§ PROBLEM DESCRIPTION
Locate the line bearing "reach = 0.97 - 0.02 * (layer % 3)" in the material below, then reproduce it and each following line up to and including the line bearing "for node in".
[start MATERIAL]
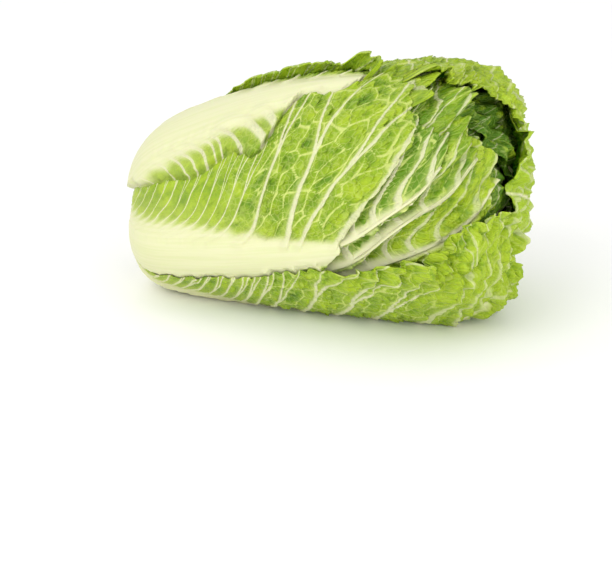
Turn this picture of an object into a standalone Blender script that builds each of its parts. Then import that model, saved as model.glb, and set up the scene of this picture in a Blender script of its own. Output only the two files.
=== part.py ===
"""Whole napa cabbage head, lying on its side with the cut stump towards -X and the leafy crown towards +X.

A head comes apart into a cone-shaped stump, twenty-four wrapped leaves and a heart bud. Every leaf is a
curved slab that lies in its own layer of the head, so the layers nest without touching. All layers are
scaled copies of the head's outline about one point inside the heart. Metres, +Z up, Blender 4.5.
"""

import math

import bpy
from mathutils import Matrix, Vector

# ---------------------------------------------------------------- driving dimensions
HEAD_LENGTH = 0.300
HEAD_RADIUS = 0.097
LEAF_COUNT = 24
LAYER_PITCH = 0.0350  # how much smaller each layer is than the one around it, as a share of the head
HEART_AT = 0.066  # how far the centre of all layers is from the stump's end
FLOOR_GIVE = 33.0e-3  # how much lower the axis is at the stump's end than at the belly
AXIS_TOP = 0.093  # height of the axis at the belly, a little under the radius, so that the head rests flat
BELLY_AT = 0.230

# The head's outline as (distance along the axis, radius), from where a leaf joins the stump to the crown.
OUTLINE = [
    (0.014, 0.020),
    (0.0015, 0.036),
    (0.009, 0.051),
    (0.024, 0.0615),
    (0.052, 0.0705),
    (0.090, 0.0795),
    (0.140, 0.0880),
    (0.190, 0.0945),
    (0.228, HEAD_RADIUS),
    (0.256, 0.0920),
    (0.276, 0.0795),
    (0.290, 0.0600),
    (0.298, 0.0360),
    (HEAD_LENGTH, 0.0120),
]
OUTLINE_STEPS = 12  # fine steps of the outline between two of its points

# Leaf sizes on the outermost layer. An inner leaf is smaller by its layer's scale.
STALK_HALF_WIDTH = 0.024
SHOULDER_HALF_WIDTH = 0.048
BLADE_HALF_WIDTH = 0.135
SHOULDER_AT = 0.055  # distances along the leaf from the stump
BLADE_FROM = 0.060
BLADE_FULL = 0.270
TIP_ROUNDING = 0.16
LAYER_FILL = 0.63  # the share of its layer's room that a leaf takes up, crumpled blade and rib alike
STUMP_GAP = 0.0010

GOLDEN_ANGLE = 137.5
SPIRAL_START = 200
OUTER_LEAVES = 12
OUTER_GRID = (16, 12)
INNER_GRID = (11, 10)

LEAF_GREEN = (0.42, 0.56, 0.10, 1.0)
HEART_YELLOW = (0.78, 0.76, 0.30, 1.0)
STUMP_CREAM = (0.80, 0.76, 0.52, 1.0)


# ---------------------------------------------------------------- the head's shape
def smooth_step(low, high, value):
    share = min(1.0, max(0.0, (value - low) / (high - low)))
    return share * share * (3.0 - 2.0 * share)


def through(before, start, end, after, share):
    """A point between start and end on the smooth curve that passes through all four."""
    return 0.5 * (
        2.0 * start
        + (end - before) * share
        + (2.0 * before - 5.0 * start + 4.0 * end - after) * share**2
        + (3.0 * start - before - 3.0 * end + after) * share**3
    )


def fine_outline():
    """The outline as closely spaced points, each with its distance along the curve."""
    points = [Vector(point) for point in OUTLINE]
    padded = [2 * points[0] - points[1], *points, 2 * points[-1] - points[-2]]
    line = []
    for four in zip(padded, padded[1:], padded[2:], padded[3:]):
        line += [through(*four, step / OUTLINE_STEPS) for step in range(OUTLINE_STEPS)]
    line.append(points[-1])
    along = [0.0]
    for start, end in zip(line, line[1:]):
        along.append(along[-1] + (end - start).length)
    return line, along


LINE, ALONG = fine_outline()
CURVE_LENGTH = ALONG[-1]


def outline_at(arc):
    """(distance along the axis, radius) at a distance along the outline."""
    arc = min(max(arc, 0.0), CURVE_LENGTH)
    index = next(i for i in range(1, len(ALONG)) if ALONG[i] >= arc)
    share = (arc - ALONG[index - 1]) / (ALONG[index] - ALONG[index - 1])
    return LINE[index - 1].lerp(LINE[index], share)


def axis_height(x):
    """The axis rises from the stump to the belly, because the belly is thicker and both rest on the floor."""
    short_of_belly = max(0.0, 1.0 - x / BELLY_AT)
    return AXIS_TOP - FLOOR_GIVE * short_of_belly**1.5


def head_point(arc, azimuth):
    """A point on the head's outside. Azimuth 0 faces -Y and 90 degrees is up. The underside is flat."""
    x, radius = outline_at(arc)
    height = axis_height(x)
    down = -math.sin(azimuth)
    if down > 0.0:
        radius = min(radius, height / down)
    return Vector((x, -radius * math.cos(azimuth), height + radius * math.sin(azimuth)))


HEART = Vector((HEART_AT, 0.0, axis_height(HEART_AT)))


def layer_point(arc, azimuth, scale):
    return HEART + scale * (head_point(arc, azimuth) - HEART)


# ---------------------------------------------------------------- pieces
def finish(piece, head, colour, roughness):
    material = bpy.data.materials.new(piece.name)
    material.use_nodes = True
    shader = material.node_tree.nodes["Principled BSDF"]
    shader.inputs["Base Color"].default_value = colour
    shader.inputs["Roughness"].default_value = roughness
    shader.inputs["Metallic"].default_value = 0.0
    piece.data.materials.append(material)
    piece.data.shade_smooth()
    piece.data.set_sharp_from_angle(angle=math.radians(50))
    for collection in list(piece.users_collection):
        collection.objects.unlink(piece)
    bpy.data.collections["napa_cabbage"].objects.link(piece)
    piece.parent = head


def half_width(arc):
    stalk = STALK_HALF_WIDTH + (SHOULDER_HALF_WIDTH - STALK_HALF_WIDTH) * smooth_step(0, SHOULDER_AT, arc)
    return stalk + (BLADE_HALF_WIDTH - SHOULDER_HALF_WIDTH) * smooth_step(BLADE_FROM, BLADE_FULL, arc)


def unit_slab(name, grid):
    """A flat slab, -0.5 to 0.5 along X and Y, and 0 down to -1 in Z, with rows x columns of faces."""
    rows, columns = grid
    bpy.ops.mesh.primitive_grid_add(x_subdivisions=rows, y_subdivisions=columns, size=1.0)
    slab = bpy.context.object
    slab.name = name
    thicken = slab.modifiers.new("thickness", "SOLIDIFY")
    thicken.thickness = 1.0
    thicken.offset = -1.0
    bpy.ops.object.modifier_apply(modifier=thicken.name)
    return slab


def leaf(head, name, layer, azimuth, lower, upper, reach, lean, grid):
    """One leaf in its layer. Lower and upper scale its two halves, which lie at falling and rising azimuth.

    Reach is the share of the outline that the leaf covers, and lean is the angle that its rib turns through.
    """
    slab = unit_slab(name, grid)
    outer_scale = 1.0 - LAYER_PITCH * layer
    length = reach * CURVE_LENGTH
    for vertex in slab.data.vertices:
        row = vertex.co.x + 0.5
        along = 0.6 * row + 0.4 * smooth_step(0.10, 0.60, row)  # closer rows at the base and on the crown
        across = 2.0 * vertex.co.y
        arc = length * along * (1.0 - TIP_ROUNDING * across**2 * along**3)
        side = upper if across > 0.0 else lower
        x, radius = outline_at(arc)
        depth = -vertex.co.z * LAYER_FILL * LAYER_PITCH
        turn = math.radians(lean) * (x / BELLY_AT) ** 2
        swing = math.radians(azimuth) + turn + across * side * half_width(arc) / radius
        vertex.co = layer_point(arc, swing, outer_scale - depth)
    base = layer_point(0.0, math.radians(azimuth), outer_scale)
    for vertex in slab.data.vertices:
        vertex.co -= base
    slab.location = base
    slab.data.update()
    paleness = layer / LEAF_COUNT
    colour = [green + (yellow - green) * paleness for green, yellow in zip(LEAF_GREEN, HEART_YELLOW)]
    finish(slab, head, colour, 0.5)
    return slab


def stump(head):
    """The cut stem: a turned cone inside the leaf bases, with a chamfered cut face at the end.

    It is turned about X and then sheared, so that it follows the rising axis as the leaf bases do.
    """
    join = Vector((OUTLINE[0][0], 0.0, axis_height(OUTLINE[0][0])))
    core_length = HEART.x - join.x
    radius = OUTLINE[0][1] - STUMP_GAP
    stick_out = 0.007
    chamfer = 0.0015
    tip = 0.84  # where the cone stops, short of the bud, as a share of the way to the heart
    profile = [
        (core_length * tip, 0.0),
        (core_length * tip, radius * (1.0 - tip)),
        (0.0, radius),
        (chamfer - stick_out, radius),
        (-stick_out, radius - chamfer),
        (-stick_out, 0.0),
    ]
    mesh = bpy.data.meshes.new("stump")
    mesh.from_pydata([(x, 0.0, r) for x, r in profile], [(i, i + 1) for i in range(len(profile) - 1)], [])
    piece = bpy.data.objects.new("stump", mesh)
    bpy.context.scene.collection.objects.link(piece)
    bpy.context.view_layer.objects.active = piece
    turned = piece.modifiers.new("turned", "SCREW")
    turned.axis = "X"
    turned.steps = 28
    turned.render_steps = 28
    turned.use_merge_vertices = True
    turned.merge_threshold = 0.00005
    bpy.ops.object.modifier_apply(modifier=turned.name)
    rise = (HEART.z - join.z) / core_length
    piece.data.transform(Matrix(((1, 0, 0, 0), (0, 1, 0, 0), (rise, 0, 1, 0), (0, 0, 0, 1))))
    piece.location = join
    finish(piece, head, STUMP_CREAM, 0.7)
    return piece


def heart_bud(head):
    """The unopened leaves at the very middle, a bud that fills the innermost leaf."""
    bpy.ops.mesh.primitive_uv_sphere_add(segments=20, ring_count=12, radius=1.0)
    bud = bpy.context.object
    bud.name = "heart_bud"
    half_length = 0.0190
    half_thickness = 0.0098
    for vertex in bud.data.vertices:
        x, y, z = vertex.co
        vertex.co = (z * half_length, y * half_thickness, x * half_thickness)
    bud.data.flip_normals()
    bud.location = HEART + Vector((0.0135, 0.0, 0.0018))
    finish(bud, head, HEART_YELLOW, 0.5)
    return bud


# Name, azimuth at the stump, width shares of the two halves, reach and lean, from the outside in.
NAMED_LEAVES = [
    ("outer_leaf_under", -84, 0.66, 0.72, 0.84, 6),
    ("outer_leaf_front", -26, 0.38, 0.95, 0.70, 14),
    ("outer_leaf_back", 152, 0.78, 0.80, 0.93, 8),
    ("outer_leaf_top", 66, 0.80, 0.70, 0.93, 12),
    ("rib_leaf_front", -32, 0.60, 0.80, 0.86, 42),
    ("rib_leaf_middle", -42, 0.65, 0.85, 0.90, 42),
    ("rib_leaf_low", -50, 0.75, 0.85, 0.94, 38),
]


def leaf_table():
    """Every leaf from the outside in: the named outer ones, then leaves that follow the golden angle."""
    table = [(name, *numbers, OUTER_GRID) for name, *numbers in NAMED_LEAVES]
    for layer in range(len(NAMED_LEAVES), LEAF_COUNT):
        outer = layer < OUTER_LEAVES
        name = f"wrapper_leaf_{layer + 1:02d}" if outer else f"heart_leaf_{layer + 1:02d}"
        azimuth = (SPIRAL_START + GOLDEN_ANGLE * (layer - len(NAMED_LEAVES))) % 360
        reach = 0.97 - 0.02 * (layer % 3)
        table.append((name, azimuth, 0.92, 0.92, reach, 10, OUTER_GRID if outer else INNER_GRID))
    return table


def corners(pieces):
    """Lowest and highest corner of these pieces, in the head's own coordinates."""
    points = [piece.matrix_basis @ vertex.co for piece in pieces for vertex in piece.data.vertices]
    low = Vector(min(point[axis] for point in points) for axis in range(3))
    high = Vector(max(point[axis] for point in points) for axis in range(3))
    return low, high


def build():
    for thing in list(bpy.data.objects):
        bpy.data.objects.remove(thing, do_unlink=True)
    collection = bpy.data.collections.new("napa_cabbage")
    bpy.context.scene.collection.children.link(collection)
    head = bpy.data.objects.new("head", None)
    collection.objects.link(head)
    leaves = [leaf(head, row[0], layer, *row[1:]) for layer, row in enumerate(leaf_table())]
    stump(head)
    heart_bud(head)
    low, high = corners(leaves)
    head.location = (-(low.x + high.x) / 2, -(low.y + high.y) / 2, -low.z)


build()
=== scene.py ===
"""Whole napa cabbage head on its side: the looks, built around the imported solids.

The leaves are made from the outside in, because each one is held in by the leaves around it.
"""

import math
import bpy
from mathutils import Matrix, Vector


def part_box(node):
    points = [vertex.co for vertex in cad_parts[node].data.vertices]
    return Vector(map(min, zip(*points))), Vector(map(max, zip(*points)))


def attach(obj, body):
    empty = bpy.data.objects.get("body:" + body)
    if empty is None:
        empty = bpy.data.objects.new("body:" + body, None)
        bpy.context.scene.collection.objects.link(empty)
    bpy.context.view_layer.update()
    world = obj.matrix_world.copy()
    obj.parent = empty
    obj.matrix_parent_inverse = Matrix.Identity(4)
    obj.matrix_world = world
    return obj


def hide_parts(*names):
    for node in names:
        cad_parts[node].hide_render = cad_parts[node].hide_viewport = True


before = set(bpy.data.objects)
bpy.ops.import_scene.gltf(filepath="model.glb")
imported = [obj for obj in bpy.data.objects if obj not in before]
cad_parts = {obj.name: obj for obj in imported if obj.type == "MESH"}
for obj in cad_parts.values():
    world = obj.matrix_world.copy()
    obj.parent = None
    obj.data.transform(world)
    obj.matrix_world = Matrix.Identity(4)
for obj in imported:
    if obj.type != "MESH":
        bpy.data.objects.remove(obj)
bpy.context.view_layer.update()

from types import SimpleNamespace

import bpy
import numpy as np
from mathutils import Vector


# ------------------------------------------------------------------ the leaf that the head lies on
# The lowest leaf: a broad blade pressed flat by the head's weight, whose frilled margin stands up along
# both sides. Like every leaf, it is a living sheet about a millimetre thick around a fleshy rib, grown on
# the stump. It is a flat grid, shaped, thickened with Solidify and finished in leaf tissue.

# The head's outline: (distance from the base, radius). A layer is this outline scaled about the heart.
OUTLINE = [
    (0.014, 0.020),
    (0.0015, 0.036),
    (0.009, 0.051),
    (0.024, 0.0615),
    (0.052, 0.0705),
    (0.090, 0.0795),
    (0.140, 0.0880),
    (0.190, 0.0945),
    (0.228, 0.0970),
    (0.256, 0.0920),
    (0.276, 0.0795),
    (0.290, 0.0600),
    (0.298, 0.0360),
    (0.300, 0.0120),
    (0.3005, 0.0),
]
LAYER_PITCH = 0.035  # how much smaller each layer's scale is than the one outside it
CROWN_DIP = 0.055  # how much smaller it is at the crown, where the tips are folded in
FOLDED_IN = (0.26, 0.36)  # where that dip begins and is full, by distance along the outline
HEART_AT = 0.066
BELLY_AT = 0.230
AXIS_TOP = 0.093
BASE_SINKS = 0.033
STUMP_STICKS_OUT = 0.007

stump_low, stump_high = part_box("stump")
AXIS_START = np.array([stump_low.x - STUMP_STICKS_OUT, (stump_low.y + stump_high.y) / 2, 0.0])


def smooth(low, high, value):
    """0 up to low, rising smoothly to 1 at high."""
    share = np.clip((value - low) / (high - low), 0.0, 1.0)
    return share * share * (3.0 - 2.0 * share)


def fine_outline():
    """The outline as closely spaced points, with each point's distance along the curve."""
    points = np.array(OUTLINE)
    padded = np.vstack([2 * points[0] - points[1], points, 2 * points[-1] - points[-2]])
    share = np.linspace(0.0, 1.0, 24, endpoint=False)[:, None]
    line = []
    for before, start, end, after in zip(padded, padded[1:], padded[2:], padded[3:]):
        bend = 2.0 * before - 5.0 * start + 4.0 * end - after
        twist = 3.0 * start - before - 3.0 * end + after
        line.append(start + 0.5 * ((end - before) * share + bend * share**2 + twist * share**3))
    line = np.vstack([*line, points[-1:]])
    along = np.concatenate([[0.0], np.cumsum(np.linalg.norm(np.diff(line, axis=0), axis=1))])
    return line, along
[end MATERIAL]
§ WRITTEN ANSWER
        reach = 0.97 - 0.02 * (layer % 3)
        table.append((name, azimuth, 0.92, 0.92, reach, 10, OUTER_GRID if outer else INNER_GRID))
    return table


def corners(pieces):
    """Lowest and highest corner of these pieces, in the head's own coordinates."""
    points = [piece.matrix_basis @ vertex.co for piece in pieces for vertex in piece.data.vertices]
    low = Vector(min(point[axis] for point in points) for axis in range(3))
    high = Vector(max(point[axis] for point in points) for axis in range(3))
    return low, high


def build():
    for thing in list(bpy.data.objects):
        bpy.data.objects.remove(thing, do_unlink=True)
    collection = bpy.data.collections.new("napa_cabbage")
    bpy.context.scene.collection.children.link(collection)
    head = bpy.data.objects.new("head", None)
    collection.objects.link(head)
    leaves = [leaf(head, row[0], layer, *row[1:]) for layer, row in enumerate(leaf_table())]
    stump(head)
    heart_bud(head)
    low, high = corners(leaves)
    head.location = (-(low.x + high.x) / 2, -(low.y + high.y) / 2, -low.z)


build()
=== scene.py ===
"""Whole napa cabbage head on its side: the looks, built around the imported solids.

The leaves are made from the outside in, because each one is held in by the leaves around it.
"""

import math
import bpy
from mathutils import Matrix, Vector


def part_box(node):
    points = [vertex.co for vertex in cad_parts[node].data.vertices]
    return Vector(map(min, zip(*points))), Vector(map(max, zip(*points)))


def attach(obj, body):
    empty = bpy.data.objects.get("body:" + body)
    if empty is None:
        empty = bpy.data.objects.new("body:" + body, None)
        bpy.context.scene.collection.objects.link(empty)
    bpy.context.view_layer.update()
    world = obj.matrix_world.copy()
    obj.parent = empty
    obj.matrix_parent_inverse = Matrix.Identity(4)
    obj.matrix_world = world
    return obj


def hide_parts(*names):
    for node in names:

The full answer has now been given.